I hope everyone catches personal best on jigs and poppers in 2010.


----------



## hog (May 17, 2006)

Wishin you a good one too


----------



## mcgolfer (May 21, 2004)

happy new year to all!!! kil are you back from panama? did you fish the the crazy popper with the higher bow rail and the casting platform on the transom?


----------



## ksong (Jun 30, 2004)

mcgolfer said:


> happy new year to all!!! kil are you back from panama? did you fish the the crazy popper with the higher bow rail and the casting platform on the transom?


Yes, I did.The higher bow rail was perfect for me to cast or jig.
The casting platform on the transom is a nice feature too. I think four fishemen can cast comfortably on hte Crazy Popper. I couldn't upload my pictures for some reason. I am going to post picutes using a computer in my shop today.


----------



## mcgolfer (May 21, 2004)

thanks for the update and can't wait to see more pictures from your trip....rick


----------



## rainbowrunner (Dec 31, 2005)

Happy New Year to you folks as well.

100# Yellowfin this year and 50# Wahoo


----------



## JFLORES (Dec 12, 2009)

ksong said:


> I hope everyone catches personal best on jigs and poppers in 2010.


Kil, Happy New Year....Hope all the best in 2010.

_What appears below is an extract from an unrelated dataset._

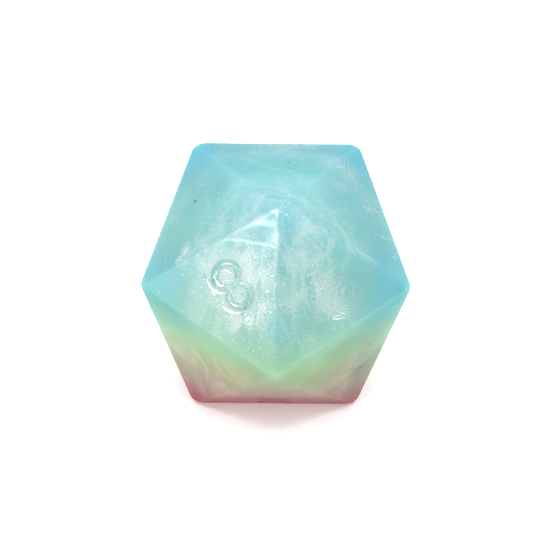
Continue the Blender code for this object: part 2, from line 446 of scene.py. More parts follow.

Looking forward to the Jigging/Popping season.


----------



## g_man (Dec 31, 2009)

Happy New Year Kil


----------



## ksong (Jun 30, 2004)

JFLORES said:


> Kil, Happy New Year....Hope all the best in 2010.
> 
> Looking forward to the Jigging/Popping season.


Happy New Year, John. 
It will be very interesting year for bluefin to see how big bluefin over 200 bls behaves as the same class bluefin we caught last year become over 200 lbs this summer/fall.


----------



## ksong (Jun 30, 2004)

g_man said:


> Happy New Year Kil


Glenn ? Nice to have you here. I expect you contribute many informative posts here as usual.  
I really hope Sami/Paul of Salty Water Tackle, John Flores and you come on the Hurricane Bank trip as it will be one of a kind trip.


----------